Given instruction - Repeat, exactly, the run of lines that opens with the line containing "const footprint = new" and closes with the line containing "# meet exactly.", and leave all other lines out.

Material supplied -
══════════

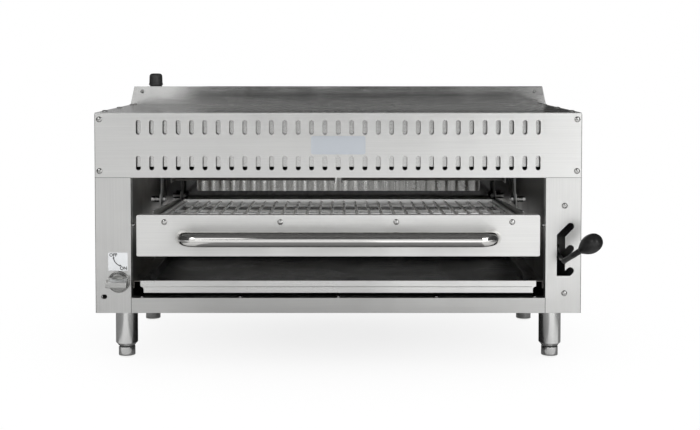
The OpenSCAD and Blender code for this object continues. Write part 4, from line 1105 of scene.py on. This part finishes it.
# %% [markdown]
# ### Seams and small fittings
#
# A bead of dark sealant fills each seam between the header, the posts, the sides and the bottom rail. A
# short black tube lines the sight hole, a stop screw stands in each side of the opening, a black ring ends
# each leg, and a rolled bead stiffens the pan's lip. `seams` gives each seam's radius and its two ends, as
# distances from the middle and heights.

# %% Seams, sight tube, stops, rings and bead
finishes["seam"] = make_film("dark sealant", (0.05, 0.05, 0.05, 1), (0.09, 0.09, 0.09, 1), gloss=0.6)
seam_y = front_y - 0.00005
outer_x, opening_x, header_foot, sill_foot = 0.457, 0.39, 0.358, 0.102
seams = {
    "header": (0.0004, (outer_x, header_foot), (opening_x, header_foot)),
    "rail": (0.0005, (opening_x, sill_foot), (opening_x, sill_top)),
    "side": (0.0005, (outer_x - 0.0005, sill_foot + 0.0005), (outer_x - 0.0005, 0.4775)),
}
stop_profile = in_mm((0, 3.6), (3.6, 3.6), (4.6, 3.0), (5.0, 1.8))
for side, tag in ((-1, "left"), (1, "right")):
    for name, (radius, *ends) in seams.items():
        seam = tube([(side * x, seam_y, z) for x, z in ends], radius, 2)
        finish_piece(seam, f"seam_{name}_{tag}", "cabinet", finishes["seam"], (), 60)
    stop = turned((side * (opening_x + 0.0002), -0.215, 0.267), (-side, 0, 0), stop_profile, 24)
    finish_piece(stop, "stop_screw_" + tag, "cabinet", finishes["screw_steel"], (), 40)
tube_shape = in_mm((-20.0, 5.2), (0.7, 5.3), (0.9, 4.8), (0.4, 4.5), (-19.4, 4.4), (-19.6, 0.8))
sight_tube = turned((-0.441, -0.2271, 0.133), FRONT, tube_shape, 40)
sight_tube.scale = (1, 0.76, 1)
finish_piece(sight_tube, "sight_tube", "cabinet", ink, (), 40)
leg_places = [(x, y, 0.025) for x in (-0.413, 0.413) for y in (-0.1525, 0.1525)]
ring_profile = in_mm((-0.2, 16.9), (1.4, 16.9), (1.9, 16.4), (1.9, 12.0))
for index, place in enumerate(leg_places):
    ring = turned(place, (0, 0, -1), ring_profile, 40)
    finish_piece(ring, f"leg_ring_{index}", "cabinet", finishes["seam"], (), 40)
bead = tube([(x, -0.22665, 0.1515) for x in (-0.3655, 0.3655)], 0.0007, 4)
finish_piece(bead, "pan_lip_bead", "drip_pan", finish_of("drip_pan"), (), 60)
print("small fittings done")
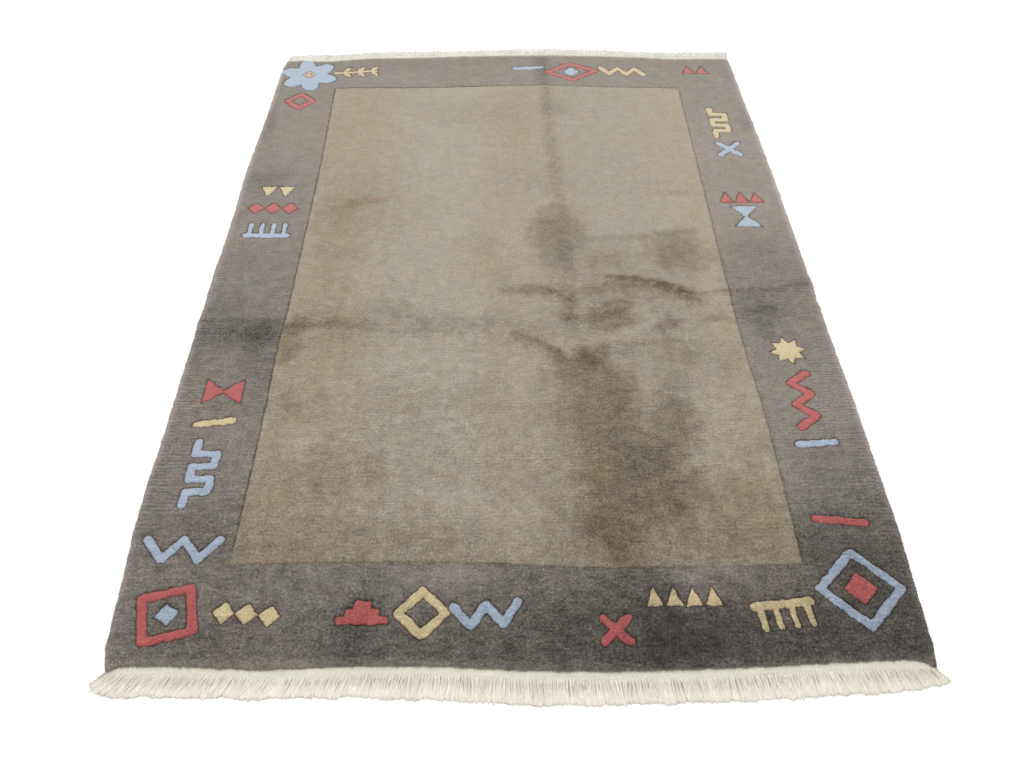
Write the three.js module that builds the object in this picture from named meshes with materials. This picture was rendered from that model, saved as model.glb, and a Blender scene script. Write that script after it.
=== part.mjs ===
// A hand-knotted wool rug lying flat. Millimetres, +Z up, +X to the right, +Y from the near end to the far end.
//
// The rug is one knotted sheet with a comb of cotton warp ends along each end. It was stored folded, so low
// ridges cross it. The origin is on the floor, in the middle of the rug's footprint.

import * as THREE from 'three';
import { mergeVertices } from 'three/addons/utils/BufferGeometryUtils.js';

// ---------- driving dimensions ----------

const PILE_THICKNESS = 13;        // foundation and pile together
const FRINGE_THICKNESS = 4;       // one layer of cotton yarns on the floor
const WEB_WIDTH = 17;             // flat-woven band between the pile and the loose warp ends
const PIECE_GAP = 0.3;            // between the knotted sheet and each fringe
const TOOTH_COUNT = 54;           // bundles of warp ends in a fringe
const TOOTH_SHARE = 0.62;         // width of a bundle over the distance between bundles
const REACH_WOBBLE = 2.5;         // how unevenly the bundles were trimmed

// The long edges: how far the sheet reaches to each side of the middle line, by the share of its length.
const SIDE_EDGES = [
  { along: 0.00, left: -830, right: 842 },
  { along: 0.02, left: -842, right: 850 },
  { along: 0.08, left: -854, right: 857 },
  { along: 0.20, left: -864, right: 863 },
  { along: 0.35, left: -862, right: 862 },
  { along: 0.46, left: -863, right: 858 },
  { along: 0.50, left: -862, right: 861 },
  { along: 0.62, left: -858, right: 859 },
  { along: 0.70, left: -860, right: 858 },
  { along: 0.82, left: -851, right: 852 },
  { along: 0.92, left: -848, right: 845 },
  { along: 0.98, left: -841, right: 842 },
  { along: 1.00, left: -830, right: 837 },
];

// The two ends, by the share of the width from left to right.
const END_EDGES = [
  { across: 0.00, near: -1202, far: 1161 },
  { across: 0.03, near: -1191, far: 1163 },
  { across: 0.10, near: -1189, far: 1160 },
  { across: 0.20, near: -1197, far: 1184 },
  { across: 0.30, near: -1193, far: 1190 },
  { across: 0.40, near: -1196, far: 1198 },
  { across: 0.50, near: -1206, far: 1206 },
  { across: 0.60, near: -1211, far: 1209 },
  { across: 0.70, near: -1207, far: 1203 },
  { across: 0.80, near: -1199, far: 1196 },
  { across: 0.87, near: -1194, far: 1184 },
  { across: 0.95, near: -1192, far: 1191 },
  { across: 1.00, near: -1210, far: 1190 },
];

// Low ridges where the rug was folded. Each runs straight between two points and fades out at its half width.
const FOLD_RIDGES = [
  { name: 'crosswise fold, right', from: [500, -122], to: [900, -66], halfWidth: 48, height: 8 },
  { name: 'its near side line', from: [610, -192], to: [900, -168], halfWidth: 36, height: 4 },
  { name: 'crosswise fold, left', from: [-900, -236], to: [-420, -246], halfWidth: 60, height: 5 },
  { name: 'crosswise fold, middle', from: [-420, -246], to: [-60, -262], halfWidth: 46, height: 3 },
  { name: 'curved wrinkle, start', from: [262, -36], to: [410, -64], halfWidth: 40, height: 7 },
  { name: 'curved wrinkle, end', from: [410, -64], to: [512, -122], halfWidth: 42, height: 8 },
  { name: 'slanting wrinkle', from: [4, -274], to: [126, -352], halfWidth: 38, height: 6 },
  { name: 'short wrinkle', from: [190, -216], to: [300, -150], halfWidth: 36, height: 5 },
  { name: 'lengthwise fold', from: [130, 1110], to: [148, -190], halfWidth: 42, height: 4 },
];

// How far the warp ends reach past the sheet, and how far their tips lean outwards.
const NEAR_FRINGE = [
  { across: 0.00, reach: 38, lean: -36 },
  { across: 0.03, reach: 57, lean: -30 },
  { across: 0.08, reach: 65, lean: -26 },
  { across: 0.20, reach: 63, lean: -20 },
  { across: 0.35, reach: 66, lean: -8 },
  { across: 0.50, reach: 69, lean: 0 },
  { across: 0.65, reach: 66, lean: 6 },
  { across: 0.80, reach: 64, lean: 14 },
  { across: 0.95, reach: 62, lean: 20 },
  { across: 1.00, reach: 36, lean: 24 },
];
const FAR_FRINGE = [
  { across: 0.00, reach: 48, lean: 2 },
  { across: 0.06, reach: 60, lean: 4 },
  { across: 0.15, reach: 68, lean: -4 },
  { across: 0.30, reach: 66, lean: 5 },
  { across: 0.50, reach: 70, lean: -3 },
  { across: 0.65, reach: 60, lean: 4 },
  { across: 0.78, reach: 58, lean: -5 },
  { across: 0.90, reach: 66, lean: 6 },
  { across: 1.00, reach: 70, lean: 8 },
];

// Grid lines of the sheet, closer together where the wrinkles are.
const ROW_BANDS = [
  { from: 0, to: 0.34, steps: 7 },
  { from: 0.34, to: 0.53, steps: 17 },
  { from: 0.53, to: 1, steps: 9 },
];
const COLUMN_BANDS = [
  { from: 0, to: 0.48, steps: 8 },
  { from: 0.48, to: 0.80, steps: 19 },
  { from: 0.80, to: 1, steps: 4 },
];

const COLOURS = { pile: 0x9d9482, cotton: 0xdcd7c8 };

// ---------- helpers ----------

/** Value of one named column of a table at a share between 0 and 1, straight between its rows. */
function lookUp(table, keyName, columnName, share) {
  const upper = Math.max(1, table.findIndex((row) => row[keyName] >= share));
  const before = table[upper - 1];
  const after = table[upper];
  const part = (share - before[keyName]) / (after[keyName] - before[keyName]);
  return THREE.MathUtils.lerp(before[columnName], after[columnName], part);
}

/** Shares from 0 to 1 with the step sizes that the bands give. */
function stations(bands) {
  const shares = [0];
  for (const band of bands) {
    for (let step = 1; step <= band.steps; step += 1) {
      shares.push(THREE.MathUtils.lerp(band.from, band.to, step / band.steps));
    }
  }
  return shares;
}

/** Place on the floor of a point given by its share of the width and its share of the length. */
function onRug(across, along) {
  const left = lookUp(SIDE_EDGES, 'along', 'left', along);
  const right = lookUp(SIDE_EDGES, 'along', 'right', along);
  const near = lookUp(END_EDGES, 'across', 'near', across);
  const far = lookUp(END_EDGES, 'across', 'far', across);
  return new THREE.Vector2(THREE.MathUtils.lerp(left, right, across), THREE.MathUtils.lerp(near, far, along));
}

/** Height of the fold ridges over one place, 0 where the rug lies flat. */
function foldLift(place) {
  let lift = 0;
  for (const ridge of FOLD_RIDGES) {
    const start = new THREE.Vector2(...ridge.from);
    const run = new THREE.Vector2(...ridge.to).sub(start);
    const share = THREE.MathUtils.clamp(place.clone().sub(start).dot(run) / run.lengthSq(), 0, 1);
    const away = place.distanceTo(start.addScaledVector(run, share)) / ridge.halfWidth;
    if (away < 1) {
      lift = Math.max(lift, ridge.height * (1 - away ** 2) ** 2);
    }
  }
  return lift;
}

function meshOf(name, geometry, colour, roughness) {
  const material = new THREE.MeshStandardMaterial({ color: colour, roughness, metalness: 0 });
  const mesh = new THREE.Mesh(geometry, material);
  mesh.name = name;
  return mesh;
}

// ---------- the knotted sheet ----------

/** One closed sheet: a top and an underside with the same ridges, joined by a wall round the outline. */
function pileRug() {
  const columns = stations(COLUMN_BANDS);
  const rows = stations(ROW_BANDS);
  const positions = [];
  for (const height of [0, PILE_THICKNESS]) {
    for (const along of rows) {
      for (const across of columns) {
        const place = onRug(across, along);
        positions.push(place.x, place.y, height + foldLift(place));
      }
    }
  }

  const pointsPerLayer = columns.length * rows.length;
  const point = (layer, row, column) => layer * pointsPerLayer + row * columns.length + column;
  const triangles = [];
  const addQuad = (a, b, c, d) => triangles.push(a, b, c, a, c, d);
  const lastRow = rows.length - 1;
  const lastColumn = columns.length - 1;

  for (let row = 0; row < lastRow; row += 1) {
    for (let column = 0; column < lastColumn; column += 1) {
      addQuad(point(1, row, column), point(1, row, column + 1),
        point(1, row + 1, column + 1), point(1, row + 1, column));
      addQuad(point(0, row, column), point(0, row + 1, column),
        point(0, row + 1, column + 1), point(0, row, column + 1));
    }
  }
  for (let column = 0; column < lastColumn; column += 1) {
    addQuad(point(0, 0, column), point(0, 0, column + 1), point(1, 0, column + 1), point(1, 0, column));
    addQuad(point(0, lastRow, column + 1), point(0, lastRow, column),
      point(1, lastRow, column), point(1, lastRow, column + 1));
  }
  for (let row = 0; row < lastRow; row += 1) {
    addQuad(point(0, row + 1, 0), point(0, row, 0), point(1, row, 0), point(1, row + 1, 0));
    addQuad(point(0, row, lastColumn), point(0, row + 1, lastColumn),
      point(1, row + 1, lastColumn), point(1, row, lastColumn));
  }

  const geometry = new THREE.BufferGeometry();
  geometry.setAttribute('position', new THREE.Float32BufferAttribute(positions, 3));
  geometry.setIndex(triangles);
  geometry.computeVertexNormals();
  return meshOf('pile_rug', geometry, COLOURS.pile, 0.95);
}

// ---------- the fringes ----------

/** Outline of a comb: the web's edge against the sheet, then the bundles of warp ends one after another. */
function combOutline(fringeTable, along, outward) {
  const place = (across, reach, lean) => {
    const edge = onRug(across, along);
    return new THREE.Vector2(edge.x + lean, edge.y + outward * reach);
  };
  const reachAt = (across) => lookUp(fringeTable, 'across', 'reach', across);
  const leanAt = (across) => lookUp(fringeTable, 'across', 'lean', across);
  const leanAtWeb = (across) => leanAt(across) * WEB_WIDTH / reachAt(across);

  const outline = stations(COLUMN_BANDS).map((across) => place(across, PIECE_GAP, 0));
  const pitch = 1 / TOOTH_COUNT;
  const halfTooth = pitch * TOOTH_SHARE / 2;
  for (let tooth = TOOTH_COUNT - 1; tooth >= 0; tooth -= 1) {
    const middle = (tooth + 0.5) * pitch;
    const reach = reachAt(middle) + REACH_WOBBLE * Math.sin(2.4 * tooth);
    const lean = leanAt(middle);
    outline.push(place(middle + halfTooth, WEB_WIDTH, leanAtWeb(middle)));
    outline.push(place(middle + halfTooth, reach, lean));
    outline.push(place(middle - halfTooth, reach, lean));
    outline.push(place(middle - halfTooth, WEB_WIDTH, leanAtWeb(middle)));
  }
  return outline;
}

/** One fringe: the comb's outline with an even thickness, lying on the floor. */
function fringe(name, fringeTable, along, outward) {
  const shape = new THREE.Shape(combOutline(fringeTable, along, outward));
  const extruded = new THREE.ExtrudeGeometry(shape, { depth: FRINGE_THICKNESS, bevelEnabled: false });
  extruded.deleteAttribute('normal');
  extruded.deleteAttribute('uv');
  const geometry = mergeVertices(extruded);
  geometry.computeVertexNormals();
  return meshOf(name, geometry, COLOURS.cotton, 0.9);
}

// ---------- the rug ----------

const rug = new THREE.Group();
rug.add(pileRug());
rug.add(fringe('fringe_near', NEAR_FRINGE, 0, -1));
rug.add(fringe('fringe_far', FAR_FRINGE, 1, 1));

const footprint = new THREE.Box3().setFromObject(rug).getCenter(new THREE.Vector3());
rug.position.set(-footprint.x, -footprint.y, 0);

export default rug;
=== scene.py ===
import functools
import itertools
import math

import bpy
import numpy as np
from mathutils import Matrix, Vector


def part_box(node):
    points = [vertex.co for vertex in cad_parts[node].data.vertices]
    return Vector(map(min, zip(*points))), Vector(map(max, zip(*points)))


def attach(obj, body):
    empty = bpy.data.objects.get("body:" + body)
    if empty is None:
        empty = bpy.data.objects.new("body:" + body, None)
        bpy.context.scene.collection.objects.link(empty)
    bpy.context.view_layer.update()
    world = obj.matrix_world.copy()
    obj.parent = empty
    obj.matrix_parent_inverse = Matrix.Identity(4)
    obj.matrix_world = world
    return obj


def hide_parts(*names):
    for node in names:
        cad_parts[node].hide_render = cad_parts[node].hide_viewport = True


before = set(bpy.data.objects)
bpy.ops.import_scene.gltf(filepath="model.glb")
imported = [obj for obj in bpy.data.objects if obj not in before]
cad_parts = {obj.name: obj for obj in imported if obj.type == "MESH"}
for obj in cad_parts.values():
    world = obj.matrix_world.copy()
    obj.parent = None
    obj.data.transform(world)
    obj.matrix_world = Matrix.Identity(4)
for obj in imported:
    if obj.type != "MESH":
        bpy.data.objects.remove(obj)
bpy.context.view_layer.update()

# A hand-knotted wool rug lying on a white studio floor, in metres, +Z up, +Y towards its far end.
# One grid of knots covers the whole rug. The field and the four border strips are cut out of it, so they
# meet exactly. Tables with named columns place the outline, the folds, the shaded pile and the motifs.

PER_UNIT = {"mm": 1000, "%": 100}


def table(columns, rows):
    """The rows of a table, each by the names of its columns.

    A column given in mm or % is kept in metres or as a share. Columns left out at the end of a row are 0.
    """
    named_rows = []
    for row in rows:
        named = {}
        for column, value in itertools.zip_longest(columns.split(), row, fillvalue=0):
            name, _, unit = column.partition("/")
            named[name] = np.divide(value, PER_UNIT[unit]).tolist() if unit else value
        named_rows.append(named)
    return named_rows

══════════

Complete response -
const footprint = new THREE.Box3().setFromObject(rug).getCenter(new THREE.Vector3());
rug.position.set(-footprint.x, -footprint.y, 0);

export default rug;
=== scene.py ===
import functools
import itertools
import math

import bpy
import numpy as np
from mathutils import Matrix, Vector


def part_box(node):
    points = [vertex.co for vertex in cad_parts[node].data.vertices]
    return Vector(map(min, zip(*points))), Vector(map(max, zip(*points)))


def attach(obj, body):
    empty = bpy.data.objects.get("body:" + body)
    if empty is None:
        empty = bpy.data.objects.new("body:" + body, None)
        bpy.context.scene.collection.objects.link(empty)
    bpy.context.view_layer.update()
    world = obj.matrix_world.copy()
    obj.parent = empty
    obj.matrix_parent_inverse = Matrix.Identity(4)
    obj.matrix_world = world
    return obj


def hide_parts(*names):
    for node in names:
        cad_parts[node].hide_render = cad_parts[node].hide_viewport = True


before = set(bpy.data.objects)
bpy.ops.import_scene.gltf(filepath="model.glb")
imported = [obj for obj in bpy.data.objects if obj not in before]
cad_parts = {obj.name: obj for obj in imported if obj.type == "MESH"}
for obj in cad_parts.values():
    world = obj.matrix_world.copy()
    obj.parent = None
    obj.data.transform(world)
    obj.matrix_world = Matrix.Identity(4)
for obj in imported:
    if obj.type != "MESH":
        bpy.data.objects.remove(obj)
bpy.context.view_layer.update()

# A hand-knotted wool rug lying on a white studio floor, in metres, +Z up, +Y towards its far end.
# One grid of knots covers the whole rug. The field and the four border strips are cut out of it, so they
# meet exactly. Tables with named columns place the outline, the folds, the shaded pile and the motifs.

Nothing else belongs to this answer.